Retail integration strategy should be designed for future adaptability, not just current system alignment. Three trends stand out. First, event-driven operating models will continue to expand because retailers need faster reaction to inventory changes, fulfillment events, and customer interactions across channels. Second, AI-assisted Integration will become more useful in mapping suggestions, anomaly detection, documentation generation, and operational triage, but it should augment governed architecture rather than bypass it. Third, partner ecosystems will become more dynamic, requiring faster onboarding of marketplaces, delivery networks, embedded finance providers, and specialized SaaS platforms.
These trends reinforce a core principle: the winning architecture is not the one with the most connectors. It is the one that can absorb change with controlled risk. That means investing now in API-first design, event contracts, identity controls, observability, and lifecycle governance.
Executive Conclusion
A retail platform connectivity strategy for omnichannel workflow synchronization should be judged by one standard: does it help the business operate as one enterprise across many channels? If the answer is yes, the strategy will improve customer promise, reduce manual intervention, strengthen governance, and make future channel expansion easier. If the answer is no, the organization will continue to carry hidden costs in exceptions, delays, and fragmented accountability.

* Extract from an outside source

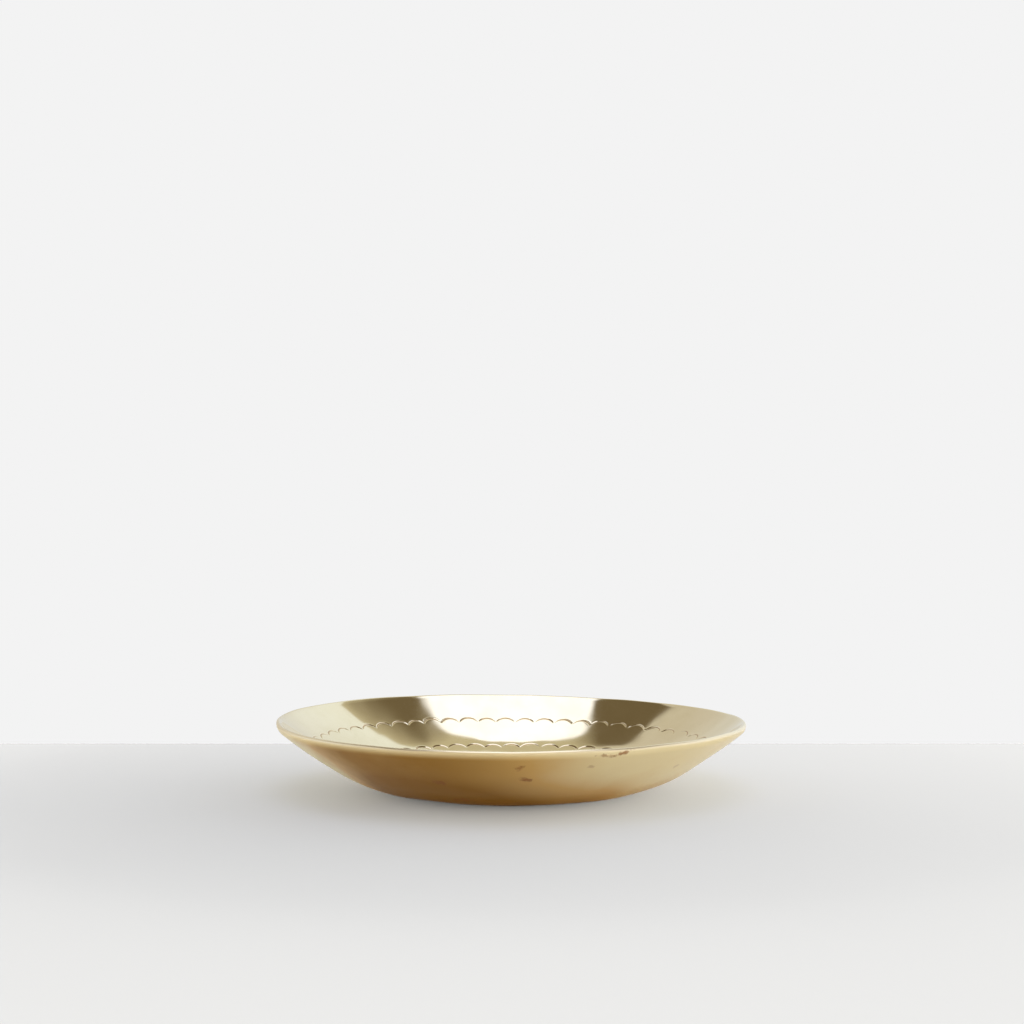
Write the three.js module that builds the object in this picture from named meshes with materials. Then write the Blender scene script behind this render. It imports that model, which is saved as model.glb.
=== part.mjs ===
// A shallow round tray raised by hand from one sheet of brass, 250 mm across:
// a flat bottom, a curved wall that opens out to the rim, and a thickened, softly rounded lip.
// Millimetres, +Z up. The origin is the middle of the underside, on the surface it stands on.
import * as THREE from 'three';

const { degToRad } = THREE.MathUtils;

const TRAY_RADIUS = 125;
const BASE_RADIUS = 52.5; // flat underside that the tray rests on
const KNEE_RADIUS = 96.2; // where the tight lower bend runs into the long upper bend
const SHEET_THICKNESS = 2.4;
const KNEE_SLOPE = degToRad(33); // slope of the wall at the knee
const RIM_SLOPE = degToRad(38.4); // outside slope of the wall below the lip
const RIM_SLOPE_INSIDE = degToRad(42.3); // steeper, so the wall thickens towards the lip

const SHOULDER_RADIUS = 3.5; // the soft outer rounding of the lip
const CREST_RADIUS = 1.25; // the tighter rounding over its top
const SHOULDER_END = degToRad(95); // slope where the shoulder runs into the crest
const CREST_END = Math.PI + RIM_SLOPE_INSIDE; // the crest ends running back down the inside

const LOWER_STEPS = 7;
const UPPER_STEPS = 4;
const SHOULDER_STEPS = 4;
const CREST_STEPS = 5;
const SEGMENTS_ROUND = 80;

// Points along a bend, which starts at a point with one slope and turns upwards to another.
function bend(start, radius, fromSlope, toSlope, steps) {
  const centreX = start.x - radius * Math.sin(fromSlope);
  const centreY = start.y + radius * Math.cos(fromSlope);
  const points = [];
  for (let i = 0; i <= steps; i += 1) {
    const slope = fromSlope + ((toSlope - fromSlope) * i) / steps;
    points.push(new THREE.Vector2(centreX + radius * Math.sin(slope), centreY - radius * Math.cos(slope)));
  }
  return points;
}

// One face of the wall, from the edge of the flat bottom up to topRadius, where it has topSlope.
function wallFace(height, lowerRadius, topRadius, topSlope) {
  const start = new THREE.Vector2(BASE_RADIUS, height);
  const lower = bend(start, lowerRadius, 0, KNEE_SLOPE, LOWER_STEPS);
  const knee = lower.at(-1);
  const upperRadius = (topRadius - knee.x) / (Math.sin(topSlope) - Math.sin(KNEE_SLOPE));
  const upper = bend(knee, upperRadius, KNEE_SLOPE, topSlope, UPPER_STEPS);
  return [...lower, ...upper.slice(1)];
}

// The lip, from the top of the outside over to the top of the inside.
function lip(outsideTop) {
  const shoulder = bend(outsideTop, SHOULDER_RADIUS, RIM_SLOPE, SHOULDER_END, SHOULDER_STEPS);
  const crest = bend(shoulder.at(-1), CREST_RADIUS, SHOULDER_END, CREST_END, CREST_STEPS);
  return [...shoulder, ...crest.slice(1)];
}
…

The most resilient path is business-first, API-first, and operationally governed. Prioritize the workflows that matter most to customer experience and financial accuracy. Use REST APIs, GraphQL, Webhooks, and Event-Driven Architecture where each is most appropriate. Support them with API Gateway controls, API Management, Identity and Access Management, observability, and disciplined lifecycle practices. Choose middleware, iPaaS, or ESB patterns based on business fit, not habit. For partners and service providers, build repeatable delivery and support models that clients can trust over time. Organizations that do this well will not just integrate systems; they will synchronize decisions, actions, and outcomes across the retail value chain.